Russell: Nie mieliśmy nic do stracenia

"Oszczędziliśmy maksymalny tryb pracy silnika na ostatnie okrążenie" - mówi zdobywca P2.
28.08.2117:37
Nataniel Piórkowski
1422wyświetlenia


George Russell nie kryje ekscytacji z wywalczenia drugiej pozycji startowej do wyścigu o GP Belgii i podkreśla, że nie ma nic do stracenia w niedzielnej rywalizacji.

Kierowca Williamsa w sensacyjnym stylu zdobył drugie miejsce w czasówce na torze Spa, ustępując jedynie pretendentowi do mistrzostwa świata - Maxowi Verstappenowi.

Brytyjczyk przyznał, że jego ekipa perfekcyjnie oceniała warunki na torze, pozostawiając maksymalne osiągi jednostki napędowej na ostatnie, decydujące okrążenie w Q3.

Szczerze mówiąc nie wiem nawet co powiedzieć. Po tym jak wszystko układało się dla nas wczoraj, myślałem, że o dobrej robocie będziemy mogli powiedzieć, jeśli uda nam się wyjść z Q1.

Teraz stoję tu przed wami wiedząc, że jutro startuję z pierwszego rzędu. Chłopaki wykonali dzisiaj wspaniałą pracę. Zawsze byliśmy na torze o właściwym czasie, bolid spisywał się cudownie i cieszyłem się ogromną pewnością siebie za kierownicą. Teraz nie pozostaje nam nic innego, jak zacząć myśleć o niedzieli.

Znajdowałem się w tej komfortowej sytuacji, że nie miałem nic do stracenia. Byliśmy w Q3, co w naszym przypadku nie jest normą i po prostu musieliśmy powalczyć. Oszczędziliśmy pełny, maksymalny tryb pracy silnika na to ostatnie okrążenie i pomyśleliśmy sobie: «W porządku, zawalczmy!».

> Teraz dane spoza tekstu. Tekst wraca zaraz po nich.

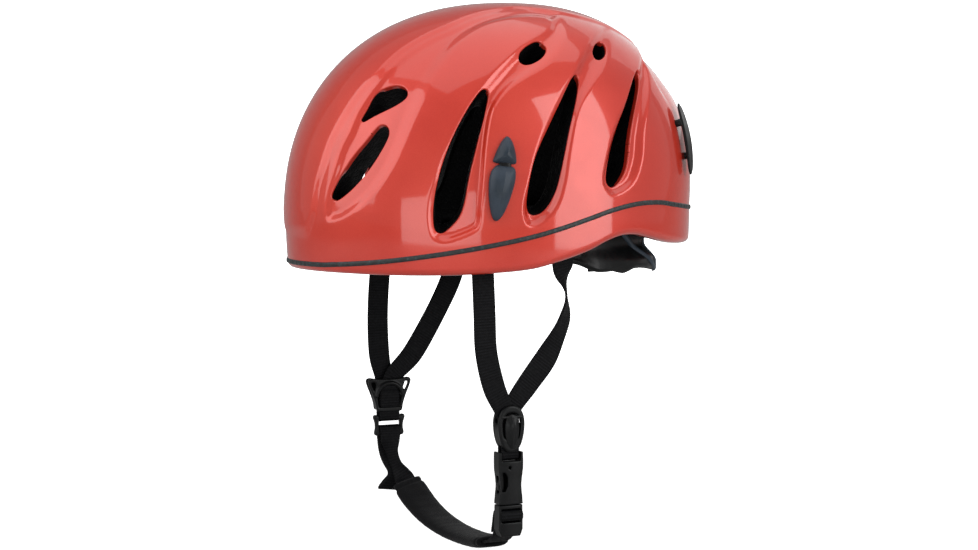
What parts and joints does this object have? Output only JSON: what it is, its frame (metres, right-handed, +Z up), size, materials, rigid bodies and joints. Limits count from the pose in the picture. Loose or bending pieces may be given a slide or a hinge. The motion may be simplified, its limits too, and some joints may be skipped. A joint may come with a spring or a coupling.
{
  "type": "climbing helmet",
  "caption": "In-mould climbing helmet: vented shell over foam, dial-adjusted rear cradle, four-point webbing harness, padded chin strap with side-release buckle and lamp clips.",
  "frame": {"origin": "centre of the head opening, level with the lowest point of the rim", "axes": "+Z up towards the crown, -Y the way the wearer faces, +X the wearer's left"},
  "size_m": [0.2114, 0.2851, 0.367],
  "materials": {
    "shell_red": "pearl metallic red, clear-coated",
    "trim_black": "satin, fine texture",
    "foam_black": "beaded foam skin",
    "pad_fabric": "brushed knit over foam",
    "hook_loop": "hook tape",
    "webbing": "ribbed woven webbing",
    "plastic_black": "fine spark-eroded texture",
    "clip_grey": "satin moulded",
    "acetal": "smooth moulded",
    "steel": "plain"
  },
  "bodies": {
    "root": {"upper_shell": "shell_red", "lower_shell": "shell_red", "trim_band": "trim_black", "eps_liner": "foam_black", "brow_pad": "pad_fabric", "crown_pad_centre": "pad_fabric", "crown_pad_left": "pad_fabric", "crown_pad_right": "pad_fabric", "hook_discs": "hook_loop", "strap_anchor_front_left": "plastic_black", "strap_anchor_rear_left": "plastic_black", "strap_anchor_front_right": "plastic_black", "strap_anchor_rear_right": "plastic_black", "anchor_bars": "steel", "lamp_clip_base_left": "clip_grey", "lamp_clip_base_right": "clip_grey", "rear_lamp_clip_left": "clip_grey", "rear_lamp_clip_right": "clip_grey", "temple_pin_left": "plastic_black", "temple_pin_right": "plastic_black"},
    "clip_left": {"lamp_clip_tongue_left": "clip_grey"},
    "clip_right": {"lamp_clip_tongue_right": "clip_grey"},
    "cradle": {"rear_cradle": "plastic_black", "cradle_cover": "plastic_black", "nape_pad": "pad_fabric", "detent_spring": "steel"},
    "dial": {"adjuster_dial": "plastic_black", "drive_pinion": "acetal", "dial_screw": "steel"},
    "band_left": {"left_band": "plastic_black"},
    "band_right": {"right_band": "plastic_black"},
    "harness": {"strap_front_left": "webbing", "strap_rear_left": "webbing", "strap_front_right": "webbing", "strap_rear_right": "webbing", "strap_divider_left": "plastic_black", "strap_divider_right": "plastic_black", "lever_pins": "steel", "buckle_loop": "webbing", "buckle_receptacle": "plastic_black", "slider_ring": "plastic_black", "chin_strap": "webbing", "chin_pad": "pad_fabric", "strap_end_tab": "webbing"},
    "lever_left": {"cam_lever_left": "clip_grey"},
    "lever_right": {"cam_lever_right": "clip_grey"},
    "plug": {"buckle_plug": "plastic_black"},
    "prong_front": {"buckle_prong_front": "plastic_black"},
    "prong_rear": {"buckle_prong_rear": "plastic_black"}
  },
  "joints": [
    {"name": "lamp_clip_flex_left", "type": "hinge", "parent": "root", "child": "clip_left", "pos_m": [0.10042, -0.03889, 0.06656], "axis": [-0.2017, -0.9794, 0], "range_deg": [0, 7], "stiffness_Nm_per_rad": 0.3},
    {"name": "lamp_clip_flex_right", "type": "hinge", "parent": "root", "child": "clip_right", "pos_m": [-0.10042, -0.03889, 0.06656], "axis": [-0.2017, 0.9794, 0], "range_deg": [0, 7], "stiffness_Nm_per_rad": 0.3},
    {"name": "cradle_tilt", "type": "hinge", "parent": "root", "child": "cradle", "pos_m": [0, 0.03326, 0.031], "axis": [1, 0, 0], "range_deg": [-10, 3]},
    {"name": "dial_turn", "type": "hinge", "parent": "cradle", "child": "dial", "pos_m": [0, 0.094, 0.031], "axis": [0, 1, 0], "range_deg": [-100, 100]},
    {"name": "band_left_run", "type": "hinge", "parent": "cradle", "child": "band_left", "pos_m": [0, 0.022, 0.031], "axis": [0, 0, 1], "range_deg": [-5.6, 5.6]},
    {"name": "band_right_run", "type": "hinge", "parent": "cradle", "child": "band_right", "pos_m": [0, 0.022, 0.031], "axis": [0, 0, 1], "range_deg": [-5.6, 5.6]},
    {"name": "harness_swing", "type": "hinge", "parent": "root", "child": "harness", "pos_m": [0, -0.016, 0.017], "axis": [1, 0, 0], "range_deg": [-12, 12], "deforming": ["strap_front_left", "strap_rear_left", "strap_front_right", "strap_rear_right"]},
    {"name": "lever_open_left", "type": "hinge", "parent": "harness", "child": "lever_left", "pos_m": [0.0839, -0.024, -0.0924], "axis": [0, -1, 0], "range_deg": [0, 70]},
    {"name": "lever_open_right", "type": "hinge", "parent": "harness", "child": "lever_right", "pos_m": [-0.0839, -0.044, -0.0864], "axis": [0, 1, 0], "range_deg": [0, 70]},
    {"name": "buckle_slide", "type": "slide", "parent": "harness", "child": "plug", "axis": [0, 0, -1], "range_m": [0, 0.035], "deforming": ["chin_strap", "chin_pad", "buckle_prong_front", "buckle_prong_rear"]},
    {"name": "prong_squeeze_front", "type": "hinge", "parent": "plug", "child": "prong_front", "pos_m": [0.079, -0.03, -0.1482], "axis": [-1, 0, 0], "range_deg": [0, 7], "stiffness_Nm_per_rad": 0.05},
    {"name": "prong_squeeze_rear", "type": "hinge", "parent": "plug", "child": "prong_rear", "pos_m": [0.079, -0.018, -0.1482], "axis": [1, 0, 0], "range_deg": [0, 7]}
  ],
  "couplings": [
    {"joint": "band_left_run", "follows": "dial_turn", "ratio": -0.054945},
    {"joint": "band_right_run", "follows": "dial_turn", "ratio": 0.054945},
    {"joint": "prong_squeeze_rear", "follows": "prong_squeeze_front", "ratio": 1}
  ]
}
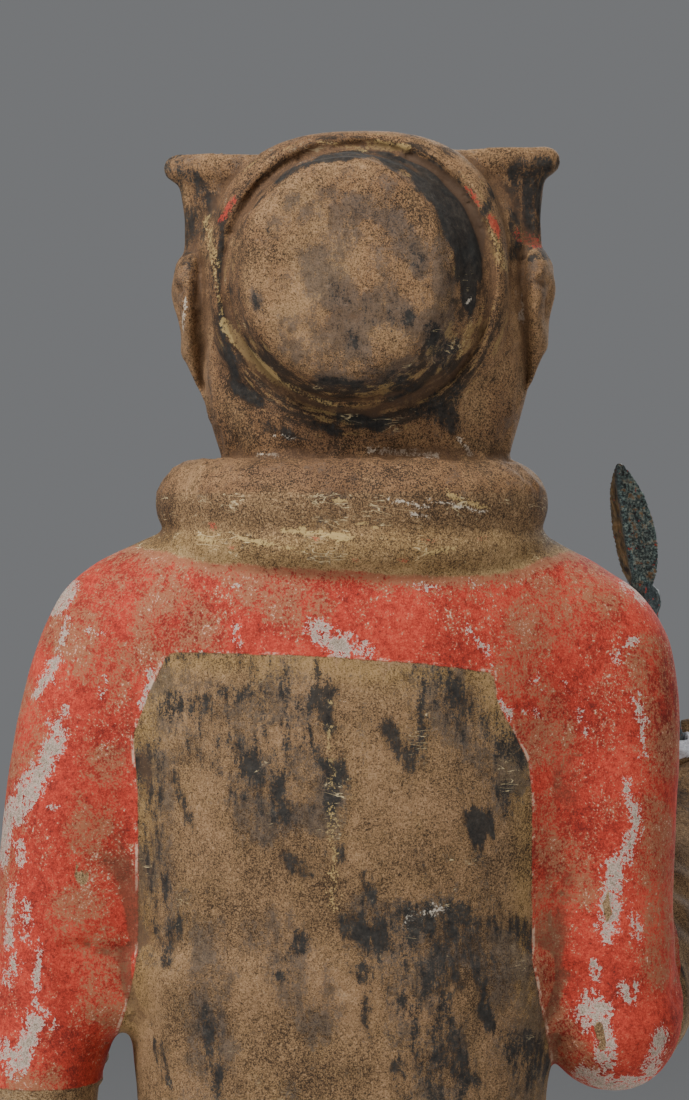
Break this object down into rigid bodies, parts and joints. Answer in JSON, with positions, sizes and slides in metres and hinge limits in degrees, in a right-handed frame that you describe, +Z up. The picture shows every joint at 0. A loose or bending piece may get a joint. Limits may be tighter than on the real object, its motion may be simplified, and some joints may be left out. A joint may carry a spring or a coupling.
{
  "type": "standing warrior statue",
  "caption": "Painted fired-clay warrior standing on a low slab, in a winged cap, rolled scarf and belted robe, with a small socketed bronze spearhead packed into the raised right fist.",
  "frame": {"origin": "centre of the underside of the base slab, on the surface it stands on", "axes": "+Z up; the figure faces -Y; its own left hand is on +X"},
  "size_m": [0.1948, 0.1605, 0.5984],
  "materials": {
    "fired_clay": "matt, worn paint",
    "patinated_bronze": "dull green patina",
    "packing": "matt"
  },
  "bodies": {
    "root": {"warrior": "fired_clay", "bronze_spearhead": "patinated_bronze", "white_packing": "packing"}
  },
  "joints": []
}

Jestem niesamowicie podekscytowany, do granic możliwości. Ważna jest jednak niedziela. Naszym celem powinno być zdobycie jak największej liczby punktów.

Odnosząc się do perspektywy wyjścia na prowadzenie na najdłużej prostej toru, Russell stwierdził: Taki jest plan, taki jest plan. Jeśli tylko będziemy mieć szansę, to spróbujemy z niej skorzystać. Mega!.